15 Responses to “Many kinds of memory-centric data management”

  1. Brian Andersen on April 7th, 2012 10:26 pm

    Really great overview of the approaches used in various products. An approach that I have seen used with success in (adhoc) applications is to keep the raw facts on disk and to keep pre-aggregated datasets at various levels of granularity in memory. This allows “human real-time” slicing and dicing of very large datasets, because a lot of the grunt work has already been done. I am a little surprised that commercial products have not incorporated this idea.

  2. Ian in London on April 8th, 2012 5:12 am

    It would be interesting to read Kurt review Microsoft’s Analysis Services Tabular Mode in-memory offering.

  3. Jean-Michel Franco on April 8th, 2012 7:02 am

    Very interesting post.
    Regarding what you mention about Timesten, my understanding is that Oracle Exalytics comes with a columnar version of Timesten, making it more similar to SAP Hana except that I’m unsure you can have columnar and row based into one single DB instance. Also I’m unsure Timesten has write capability in its columnar version ; for that, Exalytics comes with an in-memory version of Essbase (however, given Essbase architecture, I’m unsure that it can provide sparse MOLAP).
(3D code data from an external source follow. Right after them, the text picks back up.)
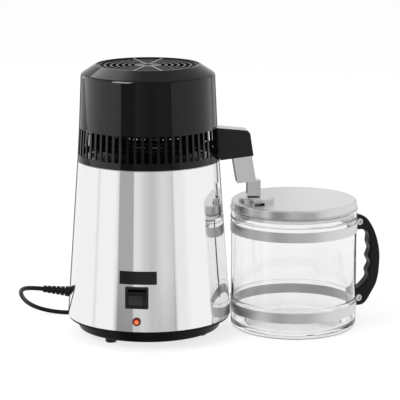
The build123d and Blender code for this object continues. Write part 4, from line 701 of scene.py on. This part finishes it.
def soft_lamp(name, place, target, size, power, in_gloss, only_on=(), fade=None):
    """A soft box that points at a target. It shows in gloss or not, may light some nodes only, and may fade
    from its full light at one height of the box to nothing at another."""
    lamp_data = bpy.data.lights.new(name, "AREA")
    lamp_data.shape = "RECTANGLE"
    lamp_data.size, lamp_data.size_y = size
    lamp_data.energy = power
    lamp = bpy.data.objects.new(name, lamp_data)
    lamp.location = place
    lamp.rotation_euler = (Vector(target) - Vector(place)).to_track_quat("-Z", "Y").to_euler()
    bpy.context.scene.collection.objects.link(lamp)
    lamp.visible_glossy = in_gloss
    if fade:
        lamp_data.use_nodes = True
        lamp_tree = lamp_data.node_tree
        on_box = add_node(lamp_tree, "ShaderNodeNewGeometry").outputs["Parametric"]
        across = add_node(lamp_tree, "ShaderNodeSeparateXYZ", links={"Vector": on_box})
        share = add_node(
            lamp_tree, "ShaderNodeMapRange", settings={"interpolation_type": "SMOOTHSTEP"},
            inputs={"From Min": fade[0], "From Max": fade[1], "To Min": 1.0, "To Max": 0.0},
            links={"Value": across.outputs["Y"]},
        )
        lamp_tree.links.new(share.outputs["Result"], lamp_tree.nodes["Emission"].inputs["Strength"])
    if only_on:
        lit = bpy.data.collections.new(name + "_lit")
        for node in only_on:
            lit.objects.link(nodes[node])
        lamp.light_linking.receiver_collection = lit


# Boxes that light everything and show in no reflection
low_middle = (0, 0, 0.15)
soft_lamp("left_box", (-1.8, -1.4, 1.8), low_middle, (1.5, 0.8), 34, False)
soft_lamp("right_box", (1.6, -1.8, 1.5), low_middle, (1.0, 1.4), 8, False)
soft_lamp("top_box", (-1.0, 0.2, 2.2), (-0.4, 0, 0.1), (1.5, 1.5), 8, False)

# Panels that only the gloss black head shows: a wide one at the left, a fainter one at the right, a box
# above its shoulder that fades towards the back, and a strip that draws the bright line on the shoulder
gloss_head = ("head_dome", "vent_collar")
head_middle = (-0.11, 0, 0.35)
soft_lamp("left_panel", (-2.1, 1.8, 0.8), (-0.11, 1.8, 0.8), (6.5, 1.6), 55, True, gloss_head)
soft_lamp("right_panel", (1.9, -1.1, 0.8), (-0.11, -1.1, 0.8), (4.8, 1.6), 22, True, gloss_head)
soft_lamp(
    "shoulder_box", (-0.55, 1.33, 2.2), head_middle, (0.7, 2.0), 10, True, ("head_dome",), (0.62, 1.0),
)
soft_lamp("shoulder_strip", (-1.98, -1.15, 1.8), head_middle, (1.4, 1.5), 180, True, ("head_dome",))

# A panel behind, which only the top of the spout's arm shows
soft_lamp("arm_panel", (0.35, 1.93, 0.75), (0.0, 0, 0.26), (2.0, 1.2), 17, True, ("spout_arm",))

# A small box low behind the jug, which only the lid's right half shows
soft_lamp("lid_box", (0.67, 1.42, 0.5), (0.1, 0, 0.19), (0.5, 0.5), 0.16, True, ("jug_lid",))

bpy.context.scene.view_settings.view_transform = "Standard"
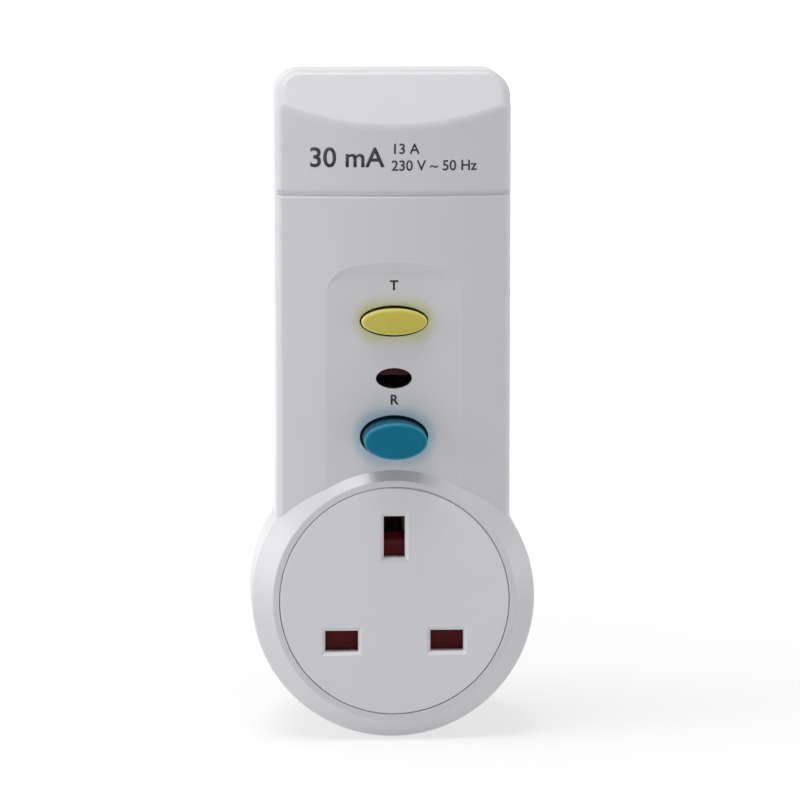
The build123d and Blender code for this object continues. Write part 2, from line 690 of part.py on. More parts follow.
# Mechanism frame: an open cage behind the reset button
frame_plate = 1.8
frame_wall = 1.6
frame_floor = 1.6
frame_bridge_half = 9.0  # walls reach the front plate only this far out
strip_metal = 1.0
strip_width, strip_side = 4.0, 2.9  # contact strips, and their distance from the frame's sides
leg_width, leg_height, leg_inset = 4.4, 4.0, 2.0
stem_radius, stem_neck_radius = 2.5, 1.6
stem_neck_depth = 3.0  # behind the front of the frame
stem_neck_length = 10.5
stem_head_length = 1.2
tab_x = (8.2, 9.7)
tab_slot = 0.4
carriage_travel = 2.0
plate_rod_radius = 1.2
latch_depth = 9.5  # behind the front of the frame
strip_x = (frame_half - strip_side - strip_width, frame_half - strip_side)
stem_bore_radius = stem_radius + loose_gap
stem_neck_front = frame_front + stem_neck_depth
stem_neck_back = stem_neck_front + stem_neck_length
latch_y = frame_front + latch_depth
solenoid_y = latch_y - carriage_travel / 2  # over the latch plate, tripped or set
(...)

    As Ian, I would be interested to have your POV around xVelocity from Microsoft. Also, although I know you consider Actian Vectorwise with some caution, I would be intersesting in how you would position the way it uses CPU Cache as execution memory. Would you consider it as in-memory too ?

  4. Curt Monash on April 8th, 2012 3:07 pm

    Jean-Michel,

    You’ve listed a few very frustrating subjects.

    First, Oracle likes to imply it has columnar storage when it really just has columnar compression. I’ve heard nothing about TimesTen being an exception.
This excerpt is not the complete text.